→ **Written request**
In the listing below, find the line containing "minus_plunger();" and the line containing "points = [vertex.co". Repeat exactly those two lines and every line between them, nothing more.

***** Available data

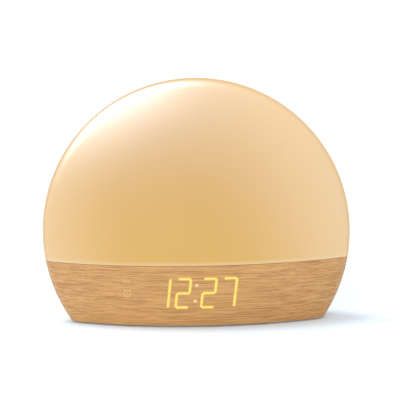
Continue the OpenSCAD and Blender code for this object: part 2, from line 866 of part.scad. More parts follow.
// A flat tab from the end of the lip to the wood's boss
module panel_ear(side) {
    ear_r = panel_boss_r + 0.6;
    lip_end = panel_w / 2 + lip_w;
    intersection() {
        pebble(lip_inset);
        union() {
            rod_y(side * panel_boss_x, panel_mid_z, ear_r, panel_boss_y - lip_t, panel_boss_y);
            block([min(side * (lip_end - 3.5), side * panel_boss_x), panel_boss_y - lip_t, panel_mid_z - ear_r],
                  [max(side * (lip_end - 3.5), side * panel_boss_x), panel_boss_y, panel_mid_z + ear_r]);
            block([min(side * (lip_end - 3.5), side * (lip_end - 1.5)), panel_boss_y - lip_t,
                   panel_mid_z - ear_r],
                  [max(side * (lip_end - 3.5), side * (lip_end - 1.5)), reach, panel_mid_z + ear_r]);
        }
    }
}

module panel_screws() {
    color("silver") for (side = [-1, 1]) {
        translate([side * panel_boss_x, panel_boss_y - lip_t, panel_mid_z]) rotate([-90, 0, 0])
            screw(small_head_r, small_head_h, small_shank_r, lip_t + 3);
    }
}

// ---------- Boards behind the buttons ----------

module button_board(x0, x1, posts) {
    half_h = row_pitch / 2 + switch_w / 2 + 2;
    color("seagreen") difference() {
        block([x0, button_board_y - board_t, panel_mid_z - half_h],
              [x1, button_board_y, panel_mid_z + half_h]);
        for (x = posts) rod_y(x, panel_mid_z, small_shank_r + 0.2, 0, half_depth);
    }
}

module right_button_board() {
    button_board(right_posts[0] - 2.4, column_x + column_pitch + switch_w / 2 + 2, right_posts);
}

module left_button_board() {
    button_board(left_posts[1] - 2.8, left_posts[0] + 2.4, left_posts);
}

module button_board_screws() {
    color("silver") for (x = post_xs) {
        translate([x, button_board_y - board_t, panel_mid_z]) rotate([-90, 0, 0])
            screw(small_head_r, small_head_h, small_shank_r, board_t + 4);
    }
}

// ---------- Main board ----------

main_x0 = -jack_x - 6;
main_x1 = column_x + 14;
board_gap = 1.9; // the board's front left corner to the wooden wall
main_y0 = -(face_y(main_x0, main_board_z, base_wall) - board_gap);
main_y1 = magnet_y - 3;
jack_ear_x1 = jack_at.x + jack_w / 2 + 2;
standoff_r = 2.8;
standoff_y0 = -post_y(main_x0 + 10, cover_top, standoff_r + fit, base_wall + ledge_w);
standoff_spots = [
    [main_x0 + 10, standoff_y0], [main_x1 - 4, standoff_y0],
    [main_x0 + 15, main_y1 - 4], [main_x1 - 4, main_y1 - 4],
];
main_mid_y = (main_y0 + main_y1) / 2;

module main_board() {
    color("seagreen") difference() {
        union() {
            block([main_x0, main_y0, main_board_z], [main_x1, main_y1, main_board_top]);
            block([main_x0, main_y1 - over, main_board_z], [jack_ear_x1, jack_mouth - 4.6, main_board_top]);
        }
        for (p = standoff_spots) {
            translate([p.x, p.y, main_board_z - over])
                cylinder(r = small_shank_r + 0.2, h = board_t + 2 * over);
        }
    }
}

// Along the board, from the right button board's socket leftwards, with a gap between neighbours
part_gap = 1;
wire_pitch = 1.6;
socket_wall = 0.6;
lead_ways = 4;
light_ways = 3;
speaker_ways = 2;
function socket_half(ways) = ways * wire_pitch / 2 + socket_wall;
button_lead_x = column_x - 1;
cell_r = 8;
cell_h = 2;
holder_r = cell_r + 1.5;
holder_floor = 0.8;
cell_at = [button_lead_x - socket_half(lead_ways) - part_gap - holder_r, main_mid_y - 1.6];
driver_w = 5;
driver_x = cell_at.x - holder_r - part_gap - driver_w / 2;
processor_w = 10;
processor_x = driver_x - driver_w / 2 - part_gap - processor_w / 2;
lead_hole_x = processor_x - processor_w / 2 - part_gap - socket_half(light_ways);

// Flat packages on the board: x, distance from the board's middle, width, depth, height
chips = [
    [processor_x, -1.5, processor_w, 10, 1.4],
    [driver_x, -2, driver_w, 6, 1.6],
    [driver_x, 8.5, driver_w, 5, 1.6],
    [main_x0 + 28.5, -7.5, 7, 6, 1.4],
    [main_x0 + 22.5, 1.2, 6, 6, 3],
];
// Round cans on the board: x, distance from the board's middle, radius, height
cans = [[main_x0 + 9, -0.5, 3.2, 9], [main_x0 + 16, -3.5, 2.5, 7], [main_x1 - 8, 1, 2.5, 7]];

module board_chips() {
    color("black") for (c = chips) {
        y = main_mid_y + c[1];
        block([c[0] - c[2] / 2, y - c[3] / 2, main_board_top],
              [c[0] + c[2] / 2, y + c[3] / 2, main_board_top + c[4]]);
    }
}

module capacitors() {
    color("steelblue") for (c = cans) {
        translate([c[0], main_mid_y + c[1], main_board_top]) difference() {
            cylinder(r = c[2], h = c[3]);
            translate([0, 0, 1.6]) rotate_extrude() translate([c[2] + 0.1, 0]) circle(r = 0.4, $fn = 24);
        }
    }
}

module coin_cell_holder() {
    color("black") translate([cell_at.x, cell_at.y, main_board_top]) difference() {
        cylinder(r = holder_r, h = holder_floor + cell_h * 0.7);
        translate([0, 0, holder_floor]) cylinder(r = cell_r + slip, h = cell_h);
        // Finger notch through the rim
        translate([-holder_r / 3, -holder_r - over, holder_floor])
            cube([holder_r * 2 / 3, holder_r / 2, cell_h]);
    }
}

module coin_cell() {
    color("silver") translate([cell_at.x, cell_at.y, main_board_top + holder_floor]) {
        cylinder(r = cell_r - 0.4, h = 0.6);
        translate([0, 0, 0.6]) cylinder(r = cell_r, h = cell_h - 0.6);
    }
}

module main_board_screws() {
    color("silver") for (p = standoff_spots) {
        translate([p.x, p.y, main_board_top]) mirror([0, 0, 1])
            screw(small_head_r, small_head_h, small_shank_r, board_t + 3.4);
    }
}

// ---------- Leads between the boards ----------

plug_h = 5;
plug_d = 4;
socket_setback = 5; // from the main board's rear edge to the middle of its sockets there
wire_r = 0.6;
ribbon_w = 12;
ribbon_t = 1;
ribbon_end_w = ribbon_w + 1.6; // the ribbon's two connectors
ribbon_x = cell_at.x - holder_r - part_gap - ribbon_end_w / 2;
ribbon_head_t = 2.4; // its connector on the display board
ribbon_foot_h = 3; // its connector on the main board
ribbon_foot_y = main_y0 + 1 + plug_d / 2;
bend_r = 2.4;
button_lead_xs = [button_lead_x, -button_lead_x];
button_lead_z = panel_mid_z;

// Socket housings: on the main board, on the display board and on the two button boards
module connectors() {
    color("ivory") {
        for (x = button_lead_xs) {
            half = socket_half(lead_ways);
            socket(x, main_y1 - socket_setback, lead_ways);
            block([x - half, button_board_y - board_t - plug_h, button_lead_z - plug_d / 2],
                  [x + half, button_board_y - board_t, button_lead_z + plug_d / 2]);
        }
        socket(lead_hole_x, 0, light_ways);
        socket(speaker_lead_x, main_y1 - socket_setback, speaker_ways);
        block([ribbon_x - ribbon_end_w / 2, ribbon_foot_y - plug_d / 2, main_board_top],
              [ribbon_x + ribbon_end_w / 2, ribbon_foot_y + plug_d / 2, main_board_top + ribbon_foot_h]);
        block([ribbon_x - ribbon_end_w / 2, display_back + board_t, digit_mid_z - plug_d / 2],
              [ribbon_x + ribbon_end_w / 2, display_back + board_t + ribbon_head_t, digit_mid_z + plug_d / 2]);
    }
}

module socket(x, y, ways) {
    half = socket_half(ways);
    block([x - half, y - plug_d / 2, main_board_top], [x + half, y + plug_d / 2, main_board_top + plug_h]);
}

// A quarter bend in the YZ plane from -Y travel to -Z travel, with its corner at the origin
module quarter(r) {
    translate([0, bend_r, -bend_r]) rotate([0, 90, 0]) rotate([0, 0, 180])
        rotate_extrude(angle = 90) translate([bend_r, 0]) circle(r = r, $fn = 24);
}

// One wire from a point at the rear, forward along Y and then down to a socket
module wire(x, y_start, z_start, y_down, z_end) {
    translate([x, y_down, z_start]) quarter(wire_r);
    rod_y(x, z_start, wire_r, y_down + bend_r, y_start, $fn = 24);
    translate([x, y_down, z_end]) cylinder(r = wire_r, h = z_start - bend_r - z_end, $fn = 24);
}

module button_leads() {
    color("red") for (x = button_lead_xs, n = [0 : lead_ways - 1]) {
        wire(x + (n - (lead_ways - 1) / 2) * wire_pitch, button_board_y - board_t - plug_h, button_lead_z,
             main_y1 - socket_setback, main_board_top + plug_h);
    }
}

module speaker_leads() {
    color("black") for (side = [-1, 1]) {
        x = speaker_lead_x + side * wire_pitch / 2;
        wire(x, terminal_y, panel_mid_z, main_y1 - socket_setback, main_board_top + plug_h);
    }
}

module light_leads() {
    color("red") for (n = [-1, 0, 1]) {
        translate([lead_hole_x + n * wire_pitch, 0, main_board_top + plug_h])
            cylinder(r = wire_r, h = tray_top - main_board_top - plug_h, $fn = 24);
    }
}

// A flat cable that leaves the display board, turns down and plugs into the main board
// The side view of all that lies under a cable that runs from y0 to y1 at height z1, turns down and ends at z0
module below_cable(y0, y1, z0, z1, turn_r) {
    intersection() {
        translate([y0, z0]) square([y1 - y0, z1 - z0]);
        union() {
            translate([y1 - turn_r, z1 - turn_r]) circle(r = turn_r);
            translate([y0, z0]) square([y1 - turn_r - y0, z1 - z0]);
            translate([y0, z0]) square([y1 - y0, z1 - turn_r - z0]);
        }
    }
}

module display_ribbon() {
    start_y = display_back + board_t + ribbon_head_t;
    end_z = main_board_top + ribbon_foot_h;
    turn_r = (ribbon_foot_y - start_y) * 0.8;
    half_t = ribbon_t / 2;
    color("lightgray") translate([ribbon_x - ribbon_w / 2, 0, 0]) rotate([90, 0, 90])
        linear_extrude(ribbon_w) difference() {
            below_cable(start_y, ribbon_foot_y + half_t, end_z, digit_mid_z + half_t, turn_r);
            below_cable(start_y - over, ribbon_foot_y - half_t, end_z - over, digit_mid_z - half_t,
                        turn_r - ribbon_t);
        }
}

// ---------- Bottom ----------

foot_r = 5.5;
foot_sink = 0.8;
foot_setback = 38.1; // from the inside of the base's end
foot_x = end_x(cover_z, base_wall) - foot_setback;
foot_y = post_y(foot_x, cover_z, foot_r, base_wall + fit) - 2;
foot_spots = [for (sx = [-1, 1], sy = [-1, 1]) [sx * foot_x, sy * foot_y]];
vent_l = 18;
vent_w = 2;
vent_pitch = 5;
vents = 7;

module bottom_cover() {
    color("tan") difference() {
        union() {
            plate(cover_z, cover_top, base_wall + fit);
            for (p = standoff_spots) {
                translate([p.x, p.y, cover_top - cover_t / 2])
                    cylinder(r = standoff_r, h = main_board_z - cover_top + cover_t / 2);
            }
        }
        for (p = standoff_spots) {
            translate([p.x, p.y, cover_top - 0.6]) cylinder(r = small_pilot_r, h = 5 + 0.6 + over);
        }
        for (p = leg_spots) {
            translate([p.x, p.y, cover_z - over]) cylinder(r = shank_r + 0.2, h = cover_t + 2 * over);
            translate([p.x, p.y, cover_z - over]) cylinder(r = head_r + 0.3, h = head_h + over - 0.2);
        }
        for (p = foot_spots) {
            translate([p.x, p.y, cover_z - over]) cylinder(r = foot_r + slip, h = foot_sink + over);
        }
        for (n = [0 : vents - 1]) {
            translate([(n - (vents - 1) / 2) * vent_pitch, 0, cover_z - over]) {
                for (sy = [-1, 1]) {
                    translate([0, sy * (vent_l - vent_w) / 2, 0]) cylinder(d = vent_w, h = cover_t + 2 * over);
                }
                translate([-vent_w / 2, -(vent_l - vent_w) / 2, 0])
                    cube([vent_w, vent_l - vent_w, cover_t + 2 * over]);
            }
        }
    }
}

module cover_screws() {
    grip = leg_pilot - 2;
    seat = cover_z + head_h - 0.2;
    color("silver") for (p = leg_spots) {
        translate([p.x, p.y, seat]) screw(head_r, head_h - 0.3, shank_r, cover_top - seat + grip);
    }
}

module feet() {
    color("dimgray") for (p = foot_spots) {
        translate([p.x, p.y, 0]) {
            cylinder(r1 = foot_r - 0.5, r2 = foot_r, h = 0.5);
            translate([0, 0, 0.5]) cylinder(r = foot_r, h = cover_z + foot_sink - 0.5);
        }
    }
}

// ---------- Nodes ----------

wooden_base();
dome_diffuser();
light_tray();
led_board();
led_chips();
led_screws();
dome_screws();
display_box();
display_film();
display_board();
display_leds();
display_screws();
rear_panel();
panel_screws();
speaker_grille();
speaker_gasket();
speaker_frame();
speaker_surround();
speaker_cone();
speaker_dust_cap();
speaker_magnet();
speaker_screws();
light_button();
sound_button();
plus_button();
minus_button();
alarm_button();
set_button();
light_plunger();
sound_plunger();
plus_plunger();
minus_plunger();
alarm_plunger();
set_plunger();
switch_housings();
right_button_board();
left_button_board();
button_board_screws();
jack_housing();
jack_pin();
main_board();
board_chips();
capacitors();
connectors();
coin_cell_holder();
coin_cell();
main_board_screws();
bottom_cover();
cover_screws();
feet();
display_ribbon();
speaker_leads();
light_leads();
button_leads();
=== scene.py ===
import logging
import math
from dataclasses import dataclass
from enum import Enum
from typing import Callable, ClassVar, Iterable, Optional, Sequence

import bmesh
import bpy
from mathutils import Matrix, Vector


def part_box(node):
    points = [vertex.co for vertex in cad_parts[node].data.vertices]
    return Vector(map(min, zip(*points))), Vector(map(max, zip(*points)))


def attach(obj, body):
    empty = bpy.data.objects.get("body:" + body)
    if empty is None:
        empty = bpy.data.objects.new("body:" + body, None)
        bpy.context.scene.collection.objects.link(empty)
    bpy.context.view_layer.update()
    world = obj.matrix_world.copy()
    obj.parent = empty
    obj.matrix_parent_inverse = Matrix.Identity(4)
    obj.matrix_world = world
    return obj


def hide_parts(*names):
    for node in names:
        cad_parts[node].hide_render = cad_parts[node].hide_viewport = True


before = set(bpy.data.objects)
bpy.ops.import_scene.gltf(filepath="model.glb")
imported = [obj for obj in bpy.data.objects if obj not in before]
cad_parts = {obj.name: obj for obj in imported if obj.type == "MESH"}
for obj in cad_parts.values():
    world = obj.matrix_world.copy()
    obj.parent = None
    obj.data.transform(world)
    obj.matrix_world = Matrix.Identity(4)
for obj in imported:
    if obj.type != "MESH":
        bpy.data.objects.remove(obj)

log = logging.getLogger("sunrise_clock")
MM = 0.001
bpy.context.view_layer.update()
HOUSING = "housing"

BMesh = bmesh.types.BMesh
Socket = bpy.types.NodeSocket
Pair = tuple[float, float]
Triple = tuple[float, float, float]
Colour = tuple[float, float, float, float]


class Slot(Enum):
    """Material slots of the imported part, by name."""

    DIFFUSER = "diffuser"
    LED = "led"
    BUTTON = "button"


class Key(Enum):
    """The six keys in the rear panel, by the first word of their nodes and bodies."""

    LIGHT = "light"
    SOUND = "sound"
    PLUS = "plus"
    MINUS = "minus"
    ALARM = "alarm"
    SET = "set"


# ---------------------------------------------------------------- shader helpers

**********
***** Available data

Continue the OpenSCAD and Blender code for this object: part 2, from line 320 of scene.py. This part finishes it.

**********
***** Available data

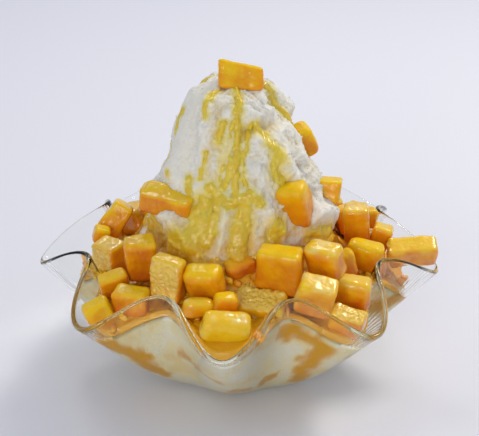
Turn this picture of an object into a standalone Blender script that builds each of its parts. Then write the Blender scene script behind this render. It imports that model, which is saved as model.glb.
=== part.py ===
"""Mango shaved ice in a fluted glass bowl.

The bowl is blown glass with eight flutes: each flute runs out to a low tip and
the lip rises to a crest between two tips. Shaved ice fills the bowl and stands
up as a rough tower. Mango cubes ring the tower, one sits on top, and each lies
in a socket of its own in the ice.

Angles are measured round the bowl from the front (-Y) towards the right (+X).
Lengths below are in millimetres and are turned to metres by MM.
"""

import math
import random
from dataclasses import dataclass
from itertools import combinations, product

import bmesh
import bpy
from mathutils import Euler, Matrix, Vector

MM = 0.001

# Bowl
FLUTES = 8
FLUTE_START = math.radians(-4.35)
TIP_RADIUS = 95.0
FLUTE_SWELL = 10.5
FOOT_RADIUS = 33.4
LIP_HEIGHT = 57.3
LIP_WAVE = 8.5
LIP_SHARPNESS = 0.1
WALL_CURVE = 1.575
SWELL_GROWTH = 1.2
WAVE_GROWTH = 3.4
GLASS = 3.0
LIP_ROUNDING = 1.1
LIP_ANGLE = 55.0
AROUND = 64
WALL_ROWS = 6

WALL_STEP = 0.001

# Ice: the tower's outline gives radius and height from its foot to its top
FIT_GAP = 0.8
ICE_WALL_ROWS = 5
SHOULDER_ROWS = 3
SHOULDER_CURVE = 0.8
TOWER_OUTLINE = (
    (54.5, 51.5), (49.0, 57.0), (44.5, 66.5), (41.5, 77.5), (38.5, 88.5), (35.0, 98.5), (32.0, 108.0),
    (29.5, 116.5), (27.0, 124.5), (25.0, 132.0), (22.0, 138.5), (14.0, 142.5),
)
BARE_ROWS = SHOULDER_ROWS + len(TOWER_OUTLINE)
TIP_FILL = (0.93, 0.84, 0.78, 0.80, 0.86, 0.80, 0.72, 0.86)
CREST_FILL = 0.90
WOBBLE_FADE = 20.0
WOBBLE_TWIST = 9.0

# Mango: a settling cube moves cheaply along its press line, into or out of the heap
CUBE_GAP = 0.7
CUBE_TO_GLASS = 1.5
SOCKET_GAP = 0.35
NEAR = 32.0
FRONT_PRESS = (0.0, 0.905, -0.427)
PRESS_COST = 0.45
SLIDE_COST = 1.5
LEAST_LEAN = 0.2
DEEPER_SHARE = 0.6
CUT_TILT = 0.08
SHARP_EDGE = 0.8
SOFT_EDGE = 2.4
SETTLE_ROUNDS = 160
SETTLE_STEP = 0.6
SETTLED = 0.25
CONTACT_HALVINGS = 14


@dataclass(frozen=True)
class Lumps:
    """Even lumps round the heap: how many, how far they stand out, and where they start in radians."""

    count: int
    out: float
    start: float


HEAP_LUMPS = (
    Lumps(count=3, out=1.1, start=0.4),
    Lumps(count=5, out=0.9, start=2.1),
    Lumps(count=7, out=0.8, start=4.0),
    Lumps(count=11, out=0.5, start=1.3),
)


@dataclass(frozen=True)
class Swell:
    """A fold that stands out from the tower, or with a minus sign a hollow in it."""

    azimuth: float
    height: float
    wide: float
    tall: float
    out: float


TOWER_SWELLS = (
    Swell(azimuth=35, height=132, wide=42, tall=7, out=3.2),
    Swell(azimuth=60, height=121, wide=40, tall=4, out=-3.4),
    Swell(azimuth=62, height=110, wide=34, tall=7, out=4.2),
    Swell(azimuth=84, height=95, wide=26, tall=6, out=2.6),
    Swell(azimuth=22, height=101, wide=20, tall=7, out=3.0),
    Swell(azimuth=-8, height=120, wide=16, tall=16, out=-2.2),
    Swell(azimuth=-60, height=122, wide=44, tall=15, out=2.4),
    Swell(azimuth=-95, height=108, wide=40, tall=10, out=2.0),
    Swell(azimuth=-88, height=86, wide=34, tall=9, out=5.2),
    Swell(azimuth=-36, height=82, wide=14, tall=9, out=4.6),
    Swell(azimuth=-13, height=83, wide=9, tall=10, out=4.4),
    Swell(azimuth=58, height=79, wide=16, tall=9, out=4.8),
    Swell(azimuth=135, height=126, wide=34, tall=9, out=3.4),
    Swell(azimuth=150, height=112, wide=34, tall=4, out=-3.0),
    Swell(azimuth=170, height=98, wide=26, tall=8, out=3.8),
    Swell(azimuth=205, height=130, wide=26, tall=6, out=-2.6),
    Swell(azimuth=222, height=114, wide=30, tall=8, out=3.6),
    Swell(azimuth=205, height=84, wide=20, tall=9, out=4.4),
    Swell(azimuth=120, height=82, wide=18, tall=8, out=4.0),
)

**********

→ **Complete answer**
minus_plunger();
alarm_plunger();
set_plunger();
switch_housings();
right_button_board();
left_button_board();
button_board_screws();
jack_housing();
jack_pin();
main_board();
board_chips();
capacitors();
connectors();
coin_cell_holder();
coin_cell();
main_board_screws();
bottom_cover();
cover_screws();
feet();
display_ribbon();
speaker_leads();
light_leads();
button_leads();
=== scene.py ===
import logging
import math
from dataclasses import dataclass
from enum import Enum
from typing import Callable, ClassVar, Iterable, Optional, Sequence

import bmesh
import bpy
from mathutils import Matrix, Vector


def part_box(node):
    points = [vertex.co for vertex in cad_parts[node].data.vertices]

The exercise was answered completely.